Beim Vergleich der Gesetzentwürfe fällt auf - ich hatte schon darauf hingewiesen -, dass sich die Wertgrenzen verändert haben. Ich meine, das ist der politische Preis. Ich halte ihn aber vor dem Hintergrund der Preisentwicklung für okay. 

Im Bereich des Kontrollparagrafen hat sich der Akzent verschoben. Aus „Der öffentliche Auftraggeber ist verpflichtet, die Einhaltung zu prüfen“ ist eine Kannregelung geworden. Wir müssen uns einmal anschauen, wie dadurch das Gesetz und seine Umsetzung beeinflusst werden. 

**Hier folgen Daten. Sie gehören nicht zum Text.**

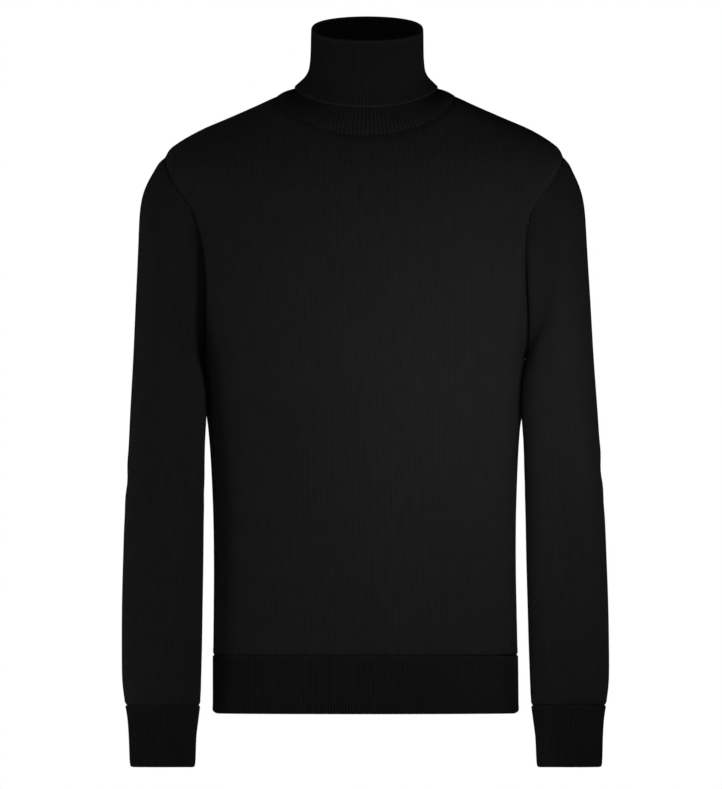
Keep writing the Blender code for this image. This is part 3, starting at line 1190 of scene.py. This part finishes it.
@dataclass
class BodyPanel:
    """The front or the back panel, in jersey."""

    face: Face
    creases: tuple[Crease, ...]
    flat: tuple[float, float] = (0.545, 0.660)
    row_steps: int = 8
    half_columns: int = 58
    even_share: float = 0.978
    wale_spread: float = 0.30
    spread_low: float = -0.200
    spread_high: float = -0.060
    near_rows: tuple[float, ...] = (0.035, 0.075)
    corner: float = 0.006
    near_columns: tuple[float, ...] = (0.9860, 0.9905, 0.9940, 0.9965, 0.9985)

    def shares(self) -> np.ndarray:
        """Where the columns stand, closer together beside the seams.

        Returns:
            Shares of the half width, from -1 to 1.
        """
        even = np.linspace(0, self.even_share, self.half_columns)
        half = np.concatenate([even, self.near_columns, [1.0]])
        return np.concatenate([-half[:0:-1], half])

    def places(self) -> np.ndarray:
        """Where the rows stand, closer together at the neck and hem seams.

        Returns:
            Places down the panel, from the neck (0) to the hem seam.
        """
        rows = np.linspace(0, HEM_PLACE, int(HEM_PLACE) * self.row_steps + 1)
        near = np.array(self.near_rows)
        return np.unique(np.concatenate([rows, near, HEM_PLACE - near]))

    def wales(self, form: WornForm, points: np.ndarray, up: np.ndarray) -> np.ndarray:
        """Where each point lies on the knitted cloth; the wales fan out over the chest.

        Args:
            form: The worn form.
            points: The panel's grid.
            up: Each point's height along the cloth.

        Returns:
            The places, in metres across and up.
        """
        rise = smooth_step(points[..., 2], self.spread_low, self.spread_high)
        spread = 1 + self.wale_spread * rise
        return np.stack([form.slice_arc(points, self.face) / spread, up], -1)

    def seams(self, form: WornForm, points: np.ndarray, normals: np.ndarray) -> np.ndarray:
        """How far the seams round the panel move each point.

        Args:
            form: The worn form.
            points: The panel's grid.
            normals: Its unit normals.

        Returns:
            The moves, as one vector for each point.
        """
        down = length_along(points, 0)
        place = self.places()
        sink = NECK_SEAM.sink(down) * neck_share(points[:1]) + HEM_LINE.sink(down[-1:] - down)
        fold = np.zeros_like(points)
        for sign, column in ((-1, 0), (1, -1)):
            edge = points[:, column]
            armhole = edge[(place >= SHOULDER_PLACE) & (place <= UNDERARM_PLACE)]
            distance, nearest = nearest_on(armhole, points)
            sink = sink + ARMHOLE_SEAM.sink(distance)
            fold += CREVICES[sign].press(form, nearest, distance)
            alone = smooth_step(np.minimum(distance, down), 0.0, self.corner)
            shoulder, side = edge[place <= SHOULDER_PLACE], edge[place >= UNDERARM_PLACE]
            for seam, line in ((SHOULDER_SEAM, shoulder), (SIDE_SEAM, side)):
                sink = sink + seam.sink(nearest_on(line, points)[0]) * alone
        return normals * sink[..., None] + fold

    def build(self, wardrobe: Wardrobe) -> None:
        """Builds and dresses the panel.

        Args:
            wardrobe: The worn form and the knits.
        """
        form, face = wardrobe.form, self.face
        points = form.panel(self.places(), self.shares(), face)
        normals = form.normals(points)
        creased = sum(crease.press(points) for crease in self.creases)
        shaped = points + self.seams(form, points, normals) + normals * creased[..., None]
        name = face.column + "_body"
        down = length_along(points, 0)
        uv = self.wales(form, points, down[-1:] - down)
        piece = cloth_from_grid(name + "_jersey", shaped, uv, normals)
        thicken(piece)
        wardrobe.dress(piece, name, JERSEY)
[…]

Insgesamt freuen wir uns aber auf die notwendige Arbeit an dem Gesetzentwurf, um das Verfahren rundum besser zu machen, damit ein starkes Werkzeug für Tariflohn und Umweltschutz in Sachsen-Anhalt entsteht. 

Wir befürworten die Überweisung und schlagen aufgrund der weiteren Aspekte die Überweisung an den Umweltausschuss vor. - Danke.